EXERCISE REQUIREMENTS: Look through the material below and copy exactly the lines from the line with "front_rail();" to the line with "obj.matrix_world = world", those two lines included.

DATA EXCERPT:
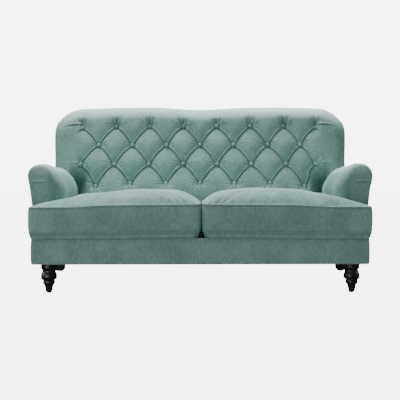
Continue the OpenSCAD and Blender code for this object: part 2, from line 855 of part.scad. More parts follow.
module leg_bolts() {
  top = rail_top + seat + spring_wire;
  color(steel)
    both() {
      translate([front_leg_x, front_leg_y, leg_top - bolt_len + 1])
        cylinder(h = top - leg_top + bolt_len - 1, r = bolt_r);
      translate([rear_bolt_x, rear_leg_y, leg_top - bolt_len + 1])
        cylinder(h = 2 * bolt_len - 6, r = bolt_r);
    }
}

// Nut on each front bolt, on top of its corner block
module leg_nuts() {
  color(steel)
    both()
      translate([front_leg_x, front_leg_y, rail_top + seat])
        difference() {
          cylinder(h = spring_wire, r = 8, $fn = 6);
          translate([0, 0, -1]) cylinder(h = spring_wire + 2, r = bolt_r + bolt_clear);
        }
}

module leg_glides() {
  color("dimgray")
    both() {
      translate([front_leg_x, front_leg_y, 0])
        cylinder(h = glide_t - 0.02, r = front_leg_r * leg_profile[0][0] - 1, $fn = 12);
      translate([rear_foot_x, rear_foot_y, 0])
        cylinder(h = glide_t - 0.02, r = rear_foot_w / 2 - 8, $fn = 12);
    }
}

// Seat cushions

cush_x0 = boxing_swell + 2;
cush_x1 = arm_in - cushion_clear - boxing_swell;
cush_x2 = half_w + wing_past_base - boxing_swell;
cush_y0 = front_y + boxing_swell;
cush_y1 = front_y + wing_d - boxing_swell;
cush_y2 = seat_back_y - 8 - boxing_swell;
corner_r = 26;
inner_r = 14;

// Points of one side between two corners, drawn in towards its middle by a vector
function drawn_side(a, b, pull, n) = [
  for (i = [1:n - 1]) let (t = i / n) lerp(a, b, t) + pull * sin(180 * t)
];
function turn(cx, cy, r, a0, a1) = arc_pts(cx, cy, r, a0, a1, 3);

// Outline of the seam, clockwise from the inner rear corner, seen from above
seam_outline = concat(
  turn(cush_x1 - corner_r, cush_y2 - corner_r, corner_r, 90, 0),
  drawn_side([cush_x1, cush_y2 - corner_r], [cush_x1, cush_y1 + inner_r], [0, 0], 9),
  turn(cush_x1 + inner_r, cush_y1 + inner_r, inner_r, 180, 270),
  drawn_side([cush_x1 + inner_r, cush_y1], [cush_x2 - corner_r, cush_y1], [0, 0], 3),
  turn(cush_x2 - corner_r, cush_y1 - corner_r, corner_r, 90, 0),
  turn(cush_x2 - corner_r, cush_y0 + corner_r, corner_r, 0, -90),
  drawn_side([cush_x2 - corner_r, cush_y0], [cush_x0 + corner_r, cush_y0], [0, draw_in], 16),
  turn(cush_x0 + corner_r, cush_y0 + corner_r, corner_r, 270, 180),
  drawn_side([cush_x0, cush_y0 + corner_r], [cush_x0, cush_y2 - corner_r], [draw_in / 2, 0], 12),
  turn(cush_x0 + corner_r, cush_y2 - corner_r, corner_r, 180, 90),
  drawn_side([cush_x0 + corner_r, cush_y2], [cush_x1 - corner_r, cush_y2], [0, 0], 13)
);

// The rings of the top and underside shrink towards a place that every side faces
cush_mid = [lerp(cush_x0, cush_x1, 0.5), lerp(cush_y0, cush_y1, 0.55)];

// Share of the full crown at a point of the top: it swells up steeply behind the front
// seam and beside the middle, and falls away along the wing
function rise(d, reach) = 1 - exp(-max(0, d) / reach);
function crown_share(x, y) = let (
    along = sin(90 * min(1, max(0, (cush_x2 - x) / 380))),
    beside_x = max(0, cush_x1 - x) / 30,
    beside_y = max(0, cush_y1 - y) / 12
  ) rise(x - cush_x0, 55) * rise(y - cush_y0, 35) * rise(cush_y2 - y, 60) * along
    * (1 - exp(-norm([beside_x, beside_y])));

ring_n = 7;
function toward(p, share) = lerp(p, cush_mid, share);
function top_ring(share) = [
  for (p = seam_outline) let (q = toward(p, share))
    [q[0], q[1], upper_seam_z + (share == 0 ? 0 : crown_h * crown_share(q[0], q[1]))]
];
function swollen(p, i, d) = let (
    n = len(seam_outline), a = seam_outline[(i + n - 1) % n], b = seam_outline[(i + 1) % n], t = unit(b - a)
  ) [p[0] - t[1] * d, p[1] + t[0] * d];
function side_ring(t) = [
  for (i = [0:len(seam_outline) - 1])
    let (q = swollen(seam_outline[i], i, boxing_swell * sin(180 * t)))
      [q[0], q[1], lerp(lower_seam_z, upper_seam_z, t)]
];
function belly_ring(share) = [
  for (p = seam_outline) let (q = toward(p, share))
    [q[0], q[1], lower_seam_z - belly_h * sin(90 * min(1, share / 0.16))]
];

module cushion_form() {
  top = upper_seam_z + crown_h * crown_share(cush_mid[0], cush_mid[1]);
  skin(
    concat(
      [for (s = [0.3, 0.16, 0.08]) belly_ring(s)],
      [side_ring(0), side_ring(0.5)],
      [for (i = [0:ring_n - 1]) top_ring(pow(i / ring_n, 1.4))]
    ),
    [[cush_mid[0], cush_mid[1], deck_z + seat], [cush_mid[0], cush_mid[1], top]]
  );
}

core_in = 42;
core_gap = 0.5;
// L-shaped space of the foam core, drawn in from the seams
module core_plan(d) {
  e = core_in + d;
  polygon([
    [cush_x0 + e, cush_y0 + e], [cush_x2 - e, cush_y0 + e], [cush_x2 - e, cush_y1 - e / 2],
    [cush_x1 - e, cush_y1 - e / 2], [cush_x1 - e, cush_y2 - e], [cush_x0 + e, cush_y2 - e]
  ]);
}

module cushion_cover() {
  color(cover_green)
    difference() {
      cushion_form();
      translate([0, 0, lower_seam_z]) linear_extrude(boxing_h) core_plan(0);
    }
}

module left_cushion_cover() { mirror([1, 0, 0]) cushion_cover(); }
module right_cushion_cover() { cushion_cover(); }

module cushion_core() {
  color(foam_white)
    translate([0, 0, lower_seam_z + core_gap])
      linear_extrude(boxing_h - 2 * core_gap) core_plan(core_gap);
}

module left_cushion_core() { mirror([1, 0, 0]) cushion_core(); }
module right_cushion_core() { cushion_core(); }

// Zip along the rear boxing, and its slider parked at the inner end
zip_mid = lerp(cush_x0, cush_x1, 0.5);
zip_y = cush_y2 + boxing_swell + seat;
zip_z = lerp(lower_seam_z, upper_seam_z, 0.5);
zip_w = 24;
zip_t = 1;
module zip_tape() {
  color("darkslategray")
    union() {
      box([zip_mid - zip_l / 2, zip_y, zip_z - zip_w / 2],
          [zip_mid + zip_l / 2, zip_y + zip_t, zip_z + zip_w / 2]);
      box([zip_mid - zip_l / 2, zip_y + zip_t, zip_z - 2.5],
          [zip_mid + zip_l / 2, zip_y + 2 * zip_t, zip_z + 2.5]);
    }
}

module left_zip_tape() { mirror([1, 0, 0]) zip_tape(); }
module right_zip_tape() { zip_tape(); }

slider_l = 11;
module zip_slider() {
  x = zip_mid - zip_l / 2 + 4;
  y = zip_y + 2 * zip_t + seat;
  color(steel)
    union() {
      box([x, y, zip_z - 4], [x + slider_l, y + 2, zip_z + 4]);
      difference() {
        box([x + 2, y + 1.2, zip_z - 26], [x + slider_l - 2, y + 2.4, zip_z - 3]);
        translate([x + slider_l / 2, y, zip_z - 22]) rotate([-90, 0, 0]) cylinder(h = 4, r = 1.6);
      }
    }
}

module left_zip_slider() { mirror([1, 0, 0]) zip_slider(); }
module right_zip_slider() { zip_slider(); }

front_rail();
rear_rail();
left_side_rail();
right_side_rail();
spring_rail();
seat_stretcher();
corner_blocks();
left_back_post();
right_back_post();
back_top_rail();
back_lower_rail();
back_uprights();
post_bolts();
left_arm_stump();
right_arm_stump();
left_arm_rail();
right_arm_rail();
left_arm_tack_rail();
right_arm_tack_rail();
seat_springs();
spring_clips();
spring_insulator();
seat_deck();
back_webbing();
back_pad();
back_buttons();
button_twines();
outside_back();
left_arm_pad();
right_arm_pad();
left_arm_front();
right_arm_front();
left_outside_arm();
right_outside_arm();
front_border();
dust_cover();
left_front_leg();
right_front_leg();
left_rear_leg();
right_rear_leg();
leg_bolts();
leg_nuts();
leg_glides();
left_cushion_cover();
right_cushion_cover();
left_cushion_core();
right_cushion_core();
left_zip_tape();
right_zip_tape();
left_zip_slider();
right_zip_slider();
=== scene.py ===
"""A two-seat sofa with a deep-buttoned back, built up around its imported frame, in metres."""
import math

import bmesh
import bpy
import numpy as np
from mathutils.kdtree import KDTree
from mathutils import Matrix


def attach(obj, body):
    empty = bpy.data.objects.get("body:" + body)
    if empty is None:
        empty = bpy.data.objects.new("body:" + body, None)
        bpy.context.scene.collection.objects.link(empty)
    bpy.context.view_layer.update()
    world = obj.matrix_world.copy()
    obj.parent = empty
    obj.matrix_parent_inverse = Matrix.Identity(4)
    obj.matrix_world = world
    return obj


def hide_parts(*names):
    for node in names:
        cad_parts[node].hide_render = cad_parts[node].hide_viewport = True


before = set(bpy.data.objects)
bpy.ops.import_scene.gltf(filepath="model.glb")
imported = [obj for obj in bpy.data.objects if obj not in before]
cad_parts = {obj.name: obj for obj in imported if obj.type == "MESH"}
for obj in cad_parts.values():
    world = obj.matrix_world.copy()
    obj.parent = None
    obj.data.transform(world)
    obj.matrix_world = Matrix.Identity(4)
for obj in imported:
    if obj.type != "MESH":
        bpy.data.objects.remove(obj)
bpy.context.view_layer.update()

# The studio: a plain pale floor whose far rim turns up into a wall, one large soft light above
# and behind the seat, and weak ones at both sides and low in front. The camera stands level,
# 4.5 m in front of the middle.
EYE = (0.0, -4.5, 0.705)
LENS = 75.15
SENSOR = 36
HORIZON_SHIFT = -0.125
CAMERA_ROLL = 0.0019
FLOOR_R, WALL_BEND, WALL_TOP = 11.0, 1.5, 9.0
FLOOR_GLOW = 6.0
WORLD_LIGHT = 0.42


def quads(rows, cols, around=False):
    """Faces of a grid of rows x cols points, whose columns close into a ring if around."""
    i, j = np.meshgrid(np.arange(rows - 1), np.arange(cols if around else cols - 1), indexing="ij")
    k = (j + 1) % cols
    return np.stack([i * cols + j, i * cols + k, (i + 1) * cols + k, (i + 1) * cols + j], -1).reshape(-1, 4)


def placed(name, data):
    """Object of a mesh, a light or a camera, at the origin."""
    piece = bpy.data.objects.new(name, data)
    bpy.context.scene.collection.objects.link(piece)
    return piece


def mesh_object(name, points, faces, closed=True):
    """Object at the origin with the given points and faces (arrays of corner numbers). The
    faces of a closed piece are turned to point outwards."""
    mesh = bpy.data.meshes.new(name)
    corners = [face for group in faces for face in np.asarray(group).tolist()]
    mesh.from_pydata(np.reshape(points, (-1, 3)).tolist(), [], corners)
    if closed:
        shape = bmesh.new()
        shape.from_mesh(mesh)
        bmesh.ops.recalc_face_normals(shape, faces=shape.faces)
        shape.to_mesh(mesh)
        shape.free()
    mesh.polygons.foreach_set("use_smooth", [True] * len(mesh.polygons))
    return placed(name, mesh)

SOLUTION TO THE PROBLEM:
front_rail();
rear_rail();
left_side_rail();
right_side_rail();
spring_rail();
seat_stretcher();
corner_blocks();
left_back_post();
right_back_post();
back_top_rail();
back_lower_rail();
back_uprights();
post_bolts();
left_arm_stump();
right_arm_stump();
left_arm_rail();
right_arm_rail();
left_arm_tack_rail();
right_arm_tack_rail();
seat_springs();
spring_clips();
spring_insulator();
seat_deck();
back_webbing();
back_pad();
back_buttons();
button_twines();
outside_back();
left_arm_pad();
right_arm_pad();
left_arm_front();
right_arm_front();
left_outside_arm();
right_outside_arm();
front_border();
dust_cover();
left_front_leg();
right_front_leg();
left_rear_leg();
right_rear_leg();
leg_bolts();
leg_nuts();
leg_glides();
left_cushion_cover();
right_cushion_cover();
left_cushion_core();
right_cushion_core();
left_zip_tape();
right_zip_tape();
left_zip_slider();
right_zip_slider();
=== scene.py ===
"""A two-seat sofa with a deep-buttoned back, built up around its imported frame, in metres."""
import math

import bmesh
import bpy
import numpy as np
from mathutils.kdtree import KDTree
from mathutils import Matrix


def attach(obj, body):
    empty = bpy.data.objects.get("body:" + body)
    if empty is None:
        empty = bpy.data.objects.new("body:" + body, None)
        bpy.context.scene.collection.objects.link(empty)
    bpy.context.view_layer.update()
    world = obj.matrix_world.copy()
    obj.parent = empty
    obj.matrix_parent_inverse = Matrix.Identity(4)
    obj.matrix_world = world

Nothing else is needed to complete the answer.